Wednesday, May 22, 2013

The Dallas series and its real life equivalent

By Larissa Bergolt, Magdalena Erdmann, and Benjamin Stramm




The series “Dallas” was published in the 1980's and gives insights to cultural living and industry, but what is true about the oil dominated farmer's state?

Dallas was founded in 1841 and it belongs to Texas. With its 1.2 million inhabitants it is the third biggest city of Texas. Dallas first relied on farming. Its special landscape and climate made it possible to grow cotton. By 1900 it became the largest cotton market in the world and 30 years later a hub of the petroleum market. Dallas was known for the following three things: Oil, cotton and its multiple rail lines. Then, after World War II, it changed.

Dallas now concentrated on telecommunication companies, engineering and became a real estate hotbed. Still today the city is shaped by skyscrapers, which were built for housing and working. Nowadays there is no more farming; oil and cotton became less important but there are a lot of shopping centers and companies placed in Dallas and it became the second biggest center of the U.S. computer game development branch. There is a lot of modern architecture and the fourth largest airport of the U.S.A. It became the third most popular destination for business traveling in the United States. It is still multicultural but it would be surprising to find big oil magnates or cowboys riding on their horses in this city.

In the series “Dallas” you do not find pretty much of the actual city of Dallas but the stories and plots are more focused on the Ewing family and their secrets, the sibling rivalry and betrayal among the family. Dallas, on the one hand, is portrayed as a city full of people who focus the drama and their desperate need for power.
On the other hand, the Southfork Ranch, the home of the Ewings, is shown as wide-spread and in every single episode there are shots of a beautiful landscape and the Ewings riding their horses. Of course, every now and then they work with cattle and sometimes they even get some dirt on their hands when working with the oil which is, as J.R. Ewing used to express it, their birth right. The oil plays a significant role in the series because this is what splits the Ewings and the Barnes in the first place and causes many rivalries and plots among the Ewings themselves.

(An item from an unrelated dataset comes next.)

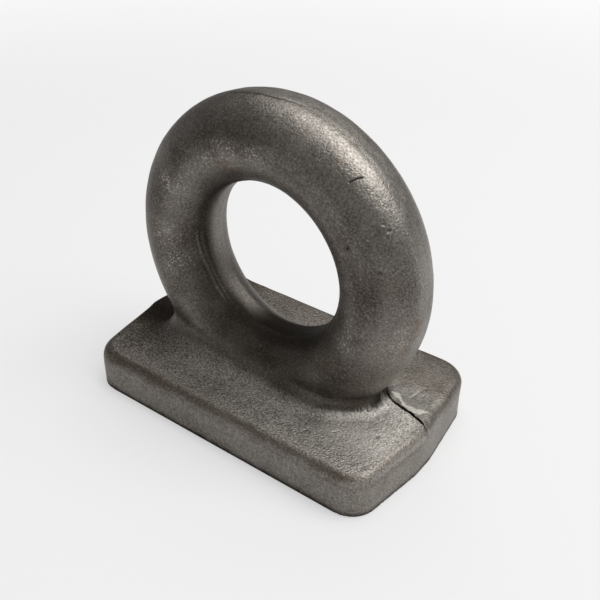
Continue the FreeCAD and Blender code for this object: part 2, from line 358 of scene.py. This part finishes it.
def voxel_mesh():
    """An even mesh of the node's solid."""
    rough = bpy.data.objects.new("rough", frame["nodes"][NODE].data.copy())
    bpy.context.collection.objects.link(rough)
    voxels = rough.modifiers.new("voxels", "REMESH")
    voxels.mode = "VOXEL"
    voxels.voxel_size = VOXEL * MM
    mesh = bpy.data.meshes.new_from_object(rough.evaluated_get(bpy.context.evaluated_depsgraph_get()))
    bpy.data.objects.remove(rough)
    return mesh


def even_out(mesh, points, rounds):
    """Spreads the points evenly where the foot of the ring has been drawn in."""
    pairs = np.empty(2 * len(mesh.edges), np.int32)
    mesh.edges.foreach_get("vertices", pairs)
    first, second = pairs.reshape(-1, 2).T
    shares = np.bincount(pairs, minlength=len(points))[:, None]
    zone = ((np.abs(points[:, 0]) > FEET_OUT) & within(points[:, 2], *FEET_UP))[:, None]
    for _ in range(rounds):
        sums = np.zeros_like(points)
        np.add.at(sums, first, points[second])
        np.add.at(sums, second, points[first])
        points = to_surface(np.where(zone, (points + sums / shares) / 2, points), 1)
    return points


def refine(mesh, wanted):
    """Halves the edges whose ends are both in the wanted zone."""
    inside = wanted(get_points(mesh))
    work = bmesh.new()
    work.from_mesh(mesh)
    work.verts.ensure_lookup_table()
    edges = [edge for edge in work.edges if inside[edge.verts[0].index] and inside[edge.verts[1].index]]
    bmesh.ops.subdivide_edges(work, edges=edges, cuts=1, use_grid_fill=True)
    work.to_mesh(mesh)
    work.free()


def near_edges(points):
    """The parting line of the rim, the edges of the land, the punch ridges, the weld edge and the crack."""
    x, y, z = points.T
    radius, _ = eye_polar(x, z)
    rim = (radius > SECTION_CENTRE) & within(y, *RIM_ZONE)
    land = (radius < EYE_RADIUS + 1) & (np.abs(np.abs(y) - LAND_HALF) < LAND_ZONE)
    ridges = (radius < RIDGE_RADII[0]) & within(y, *RIDGE_ZONE) & (x < -15) & (z < 100)
    weld_edge = (z < WELD_ZONE) & (side_distance(x, y) > -WELD_ZONE)
    return rim | land | ridges | weld_edge | near_crack(points)


def near_crack(points):
    """The crack of the lap and the sheared strip behind it."""
    x, y, z = points.T
    return (x > 56) & within(z, 12, 34) & within(behind_crack(x, y), *CRACK_ZONE)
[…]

All in all, one could say, “Dallas” centers around the Ewing´s success in the oil business which the series pictures as very important in this region. Basically, all the plots, the dramas and the power-games are about oil and the related wealth of the Ewings.

You may ask yourself now if the series “Dallas” is completely made up by the producers and its stereotypes about the South. To answer this question we will now compare the real life Dallas and the television drama by Cynthia Cidre.  While in the real Dallas life is rather normal like in every other city of the United States, the “Dallas” series creates pictures of the rancher’s land, making big business in the south by oil drilling, fighting the rivalry and live an extraordinary life there. As we depicted earlier, the real life Dallas is not like that. Today one could visit every bigger city in the United States with the result that Dallas, too, is just another city and people go to work there, enjoy their leisure time and do everyday business.

In fact, the audience of the “Dallas” series is misled in the way that Dallas is a city with an enormous skyline and skyscrapers, modern architecture and modern living while the series rather plays on the Ewing’s farm in the rural outskirts. Additionally, the series pictures a life of cowboys and ranchers but in the nowadays Dallas only the older people wear cowboy boots and hats and that, of course, not all the time but for special events like country music concerts and there only to live up to the heritage and make it persistent in the people’s minds how life was used to be earlier. Indeed, during the cotton and oil decades one could find a lot of ranchers and cowboys but today the people there have adapted over time to a more conventional western dress style.

To conclude, there exist huge gaps between the series “Dallas” and the real life Dallas. While Dallas is significantly different to the series concerning the lifestyle, the name “Dallas” serves beyond doubt as a symbol for the South of the United States, for Texas and its lifestyle and in concordance with that as a symbol for agricultural life and oil business. The name “Dallas” was chosen to set the story of the series into place and to give the viewers an idea of “Look, here is “Dallas”. Expect oil magnates, ranchers and cowboys to see in our television drama”. Thus one could say that the series “Dallas” is a stereotype-driven series which confirms the viewer’s expectations and attitudes toward the real Dallas.